4.3.1. Human Data Collection
In order to obtain different styles of the reward model, two people with different driving styles, A and B, were chosen. A has a more aggressive driving style and is willing to increase speed as much as possible in a safe situation. On the contrary, B likes stability, believes that overtaking and other behaviors are very dangerous, and is unwilling to perform such dangerous behaviors and tries to keep the distance between cars to ensure safety. The model is trained to guide optimization according to the RLHF algorithm’s second phase of training. The trained DDPG agent collects data by driving repeatedly through different complex traffic environments, while the number of other traffic participants is configured by CARLA software’s own traffic flow manager.
In order to train a more accurate reward model so that it has a good effect without overfitting and affecting the generalization ability of the model, a total of 4000 sets of data are selected here, and a set of starting points and task target points are set at each intersection to make the vehicle follow the given trajectory.
Figure 6 shows a comparison of the different trajectories preferred by agents
A and
B in a certain identical situation. The black car is the agent of this paper, and a red arrow is used to mark the current direction of vehicle travel. The other vehicles (blue car and white car) are the randomly set traffic participants by CARLA software.
In this paper, a neural network containing input state actions and output rewards is used as the reward model. During the training process, two sets of trajectories, Traj.1 and Traj.2, are collected from a human expert and evaluated for their goodness or badness using the human feedback u. Then, these data are saved in a ternary () and used to train the reward function of the reward model.
4.3.2. Reward Model Training
During the training process, the loss is calculated using the cross-entropy loss function, where a smaller the loss value indicates that the model output results are closer to the evaluation results of human feedback. During the training process, the Adam optimizer is used to update the parameters of the reward model, which minimizes the loss. Through iterative updates, an excellent reward model can be trained and used to guide the agent to obtain better performance in reinforcement learning tasks.
Figure 7 shows the loss curves of the reward model training process for agents A and B. It can be seen that the loss values at the end of training are both much smaller relative to the beginning.
After the reward model is trained with enough data, it is used instead of the reinforcement learning reward function to continue to fine tune the policy model. Then, the reward models corresponding to A and B are plugged into the original training process to obtain two agents with different policies.
4.4. Assessment of Strategy Style Changes
In order to measure the magnitude of the change in the strategy style of the two agents
A and
B after iteration and to ensure that the agents have learned the human style, the three features of average speed, average lateral offset, and average angular offset during the training iterations are used to construct vectors. The difference between different agents are measured by the Euclidean distance between the vectors, and the Euclidean distance is calculated as follows:
where both
A and
B are
n-dimensional vectors and
denotes the Euclidean distance between vectors
A and
B. It can be seen that the larger the similarity value, the smaller the difference between the two vectors and the higher the similarity.

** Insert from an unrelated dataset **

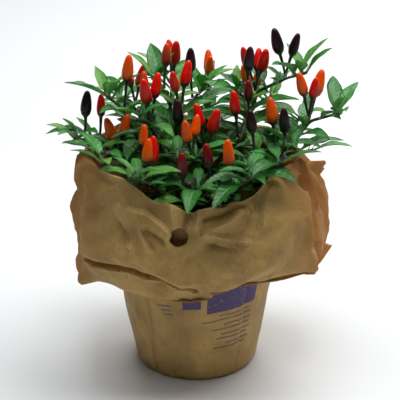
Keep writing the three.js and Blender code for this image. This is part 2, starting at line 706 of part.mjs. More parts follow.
function leafAt(stem, foot, bearing, high, long) {
  const share = Math.min(1, Math.max(0, (foot[2] - SHADE_TOP) / SUN_REACH));
  const base = {
    foot,
    rise: mix(18, 48, share) + high + 14 * (random() - 0.5),
    droop: mix(62, 34, share) + 16 * (random() - 0.5),
    long: long * (0.9 + 0.22 * random()),
    wide: 0,
    roll: 34 * (random() - 0.5),
    fold: 12 + 10 * random(),
  };
  for (let attempt = 0; attempt < TRIES; attempt++) {
    const swing = Math.ceil(attempt / 2) * SWING * (attempt % 2 ? 1 : -1);
    const leaf = { ...base, bearing: bearing + swing, long: base.long * (1 - 0.025 * attempt) };
    leaf.wide = leaf.long * LEAF_WIDTH;
    if (attempt > 5) leaf.rise += 16;
    const balls = leafBalls(leaf);
    if (isFree(balls, stem.owner) && !balls.some(meetsPaper)) {
      hold(balls, stem.owner);
      return leaf;
    }
  }
  return null;
}

const leaves = stems.map((stem) => {
  const grown = [];
  let walked = 0;
  let next = 6;
  let turn = stem.owner * 61;
  for (let i = 0; i + 1 < stem.line.length; i++) {
    const run = sub(stem.line[i + 1], stem.line[i]);
    const far = length(run);
    while (next < walked + far) {
      const foot = add(stem.line[i], run, (next - walked) / far);
      const nearEnd = Math.min(next - walked, walked + far - next);
      if (nearEnd > 3 || i === 0) grown.push(leafAt(stem, foot, turn, 0, LEAF_LENGTH));
      turn += GOLDEN;
      next += LEAF_STEP;
    }
    walked += far;
  }
  const tip = stem.line[stem.line.length - 1];
  const back = unit(sub(stem.line[stem.line.length - 2], tip));
  for (let k = 0; k < TIP_LEAVES; k++) {
    grown.push(leafAt(stem, add(tip, back, 0.8 + 2 * k), turn + GOLDEN * k, 12, TIP_LEAF_LENGTH + 2 * k));
  }
  return grown.filter(Boolean);
});
if (problems.length) throw new Error(problems.join("\n"));

// ---------------------------------------------------------------- the meshes
const plant = new THREE.Group();

let sleeve = sleeveSolid(46);
for (const { bearing, z, from, to } of [FRONT_HOLE, SIDE_HOLE]) {
  sleeve = sleeve.subtract(punch(bearing, z, from, to));
}
plant.add(meshOf("paper_sleeve", sleeve, kraftPaper));
plant.add(meshOf("nursery_pot", potSolid(), potPlastic));
plant.add(meshOf("potting_soil", soilSolid(), soil));
plant.add(meshOf("woody_stem", wood, bark));

stems.forEach((stem, i) => {
  const radii = stem.line.map((_, k) => mix(TWIG_R, TWIG_TIP_R, k / (stem.line.length - 1)));
  let solid = tube(stem.line, radii, 5);
  leaves[i].forEach((leaf) => {
    solid = solid.add(leafSolid(leaf));
  });
  plant.add(meshOf(`leafy_stem_${stem.name}`, solid, leafGreen));
});

const numbered = {};
bunches.forEach(({ colour, fruits, facing }) => {
  numbered[colour] = (numbered[colour] ?? 0) + 1;
  let solid = fruits.map(fruitSolid).reduce((a, b) => a.add(b));
  if (fruits.length > 1) {
    // The knuckle is an eight-sided bead with one flat side against the stem.
    const knuckle = new THREE.OctahedronGeometry(KNUCKLE_R, 0);
    const flat = new THREE.Vector3(1, 1, 1).normalize();
    const inwards = new THREE.Vector3(...facing).negate();
    knuckle.applyQuaternion(new THREE.Quaternion().setFromUnitVectors(flat, inwards));
    knuckle.translate(...fruits[0].foot);
    solid = solid.add(solidOf(knuckle));
  }
  plant.add(meshOf(`chilli_${colour}_${numbered[colour]}`, solid, chilliSkin[colour]));
});

export default plant;
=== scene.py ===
# %% [markdown]
# # A potted chilli pepper plant in a folded paper sleeve
# The real object is a young ornamental chilli in a plastic nursery pot. A kraft paper bag stands round
# the pot, and its top is folded outwards and down into a wide crumpled cuff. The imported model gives
# every piece's true size and place. This lesson dresses it: each rough solid gets a finer piece of the
# same form, grown by the same rules.

# %% Load the frame and keep its box
import math

import bpy
import numpy as np
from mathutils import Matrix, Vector


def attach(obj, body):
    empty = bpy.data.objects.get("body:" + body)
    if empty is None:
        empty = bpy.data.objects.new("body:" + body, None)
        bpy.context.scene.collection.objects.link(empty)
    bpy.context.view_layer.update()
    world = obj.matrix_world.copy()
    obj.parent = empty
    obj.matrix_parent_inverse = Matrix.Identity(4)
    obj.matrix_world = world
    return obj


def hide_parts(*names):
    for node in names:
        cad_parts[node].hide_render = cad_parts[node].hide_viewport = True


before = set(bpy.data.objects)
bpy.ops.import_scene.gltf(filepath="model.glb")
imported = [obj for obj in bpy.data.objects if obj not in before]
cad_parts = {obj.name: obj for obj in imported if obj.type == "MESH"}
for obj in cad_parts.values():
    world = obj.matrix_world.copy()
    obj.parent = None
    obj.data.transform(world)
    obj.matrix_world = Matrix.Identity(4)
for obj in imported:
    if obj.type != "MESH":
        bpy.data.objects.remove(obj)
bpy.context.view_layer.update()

print("nodes in the frame:", len(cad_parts))

# %% [markdown]
# ## Working units
# The plant's plan is in millimetres, as a grower would measure it, and Blender works in metres. Every
# piece is made in millimetres and scaled once, when its mesh is written.

# %% Small helpers
MM = 0.001
RAD = math.pi / 180


def mix(a, b, t):
    return a + (b - a) * t


def add(a, b, k=1):
    return (a[0] + b[0] * k, a[1] + b[1] * k, a[2] + b[2] * k)


def sub(a, b):
    return add(a, b, -1)


def length(a):
    return math.sqrt(a[0] * a[0] + a[1] * a[1] + a[2] * a[2])


def unit(a):
    return add((0, 0, 0), a, 1 / length(a))


def cross(a, b):
    return (a[1] * b[2] - a[2] * b[1], a[2] * b[0] - a[0] * b[2], a[0] * b[1] - a[1] * b[0])


def unit_rows(vectors):
    """Each vector of an array, made one unit long."""
    return vectors / np.maximum(np.linalg.norm(vectors, axis=-1, keepdims=True), 1e-9)


print("a line 3 across and 4 up is", length((3, 4, 0)), "long")

# %% [markdown]
# ## Camera
# A long lens stands a little above the plant and looks down at 24 degrees, so that the rim of the cuff,
# the pot and the tops of the leaves all show.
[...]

During the fine-tuning process, every 1000 episodes, the average speed, average lateral offset, and average angular offset are calculated by testing with agents A and B and constructing the feature vectors. The following plots show the correlation coefficients of each agent style at the 1000th episode, the 2000th episode, the 3000th episode, and the 4000th episode. Both the horizontal and vertical coordinates are divided into four categories, and each cell indicates the similarity between the corresponding styles, the larger the value and the darker the color, the higher the similarity.
From
Figure 8, it can be found that there are four different styles, namely, A_human, B_human, A_agent, and B_agent. A_human and B_human are based on the feature styles corresponding to human data, while A_agent and B_agent are the feature styles corresponding to the data generated by the agent as the training time increases. At the beginning, the similarity between A_agent and B_agent in
Figure 8a is 0.86, which means that the style gap between them is not big. However, with the increase in training time, the similarity between A_agent and B_agent in
Figure 8d becomes 0.23, which indicates that the style gap between them becomes larger. Meanwhile, the style gap between A_agent and A_human increases from 0.3 to 0.76, and the style similarity between B_agent and B_human increases from 0.29 to 0.63, indicating that after fine-tuning, two different styles of agents are indeed produced and that these two agents are much closer to A_human and B_human humans, respectively.
6. Conclusions
Based on the deep reinforcement learning algorithm with human feedback, this paper proposes an efficient and personalized decision control algorithm for autonomous vehicles. The algorithm combines two reinforcement learning algorithms, DDPG and PPO, and divides the control scheme into three phases including the pre-training phase, the human evaluation phase, and the parameter optimization phase. In the pre-training phase, the algorithm uses the DDPG algorithm to train an agent. In the human evaluation phase, the agent uses different trajectories generated by the DDPG algorithm to allow for different styles of people to rate them and, in turn, train their respective reward models based on the trajectories. In the parameter optimization phase, the network parameters are updated using the PPO algorithm and the reward values given by the reward models. Ultimately, the algorithm can adapt to different styles of people and give personalized decision-control solutions while ensuring safety.
Different behaviors of autonomous vehicles in avoiding pedestrians and vehicles in the face of intersections and complex traffic flow are tested through typical scenario experiments. The experimental results show that the algorithm can provide personalized decision-control solutions for different styles of people and satisfy human needs to the maximum extent while ensuring safety.
Driving style can be very complex. At present, only three dimensions of feature vectors are used in this paper to judge user preference. In future research, a deeper network structure and a more complex reward model can be tested to obtain better performance. At the same time, more feature data can be considered to judge the user preference so as to satisfy the user’s needs better.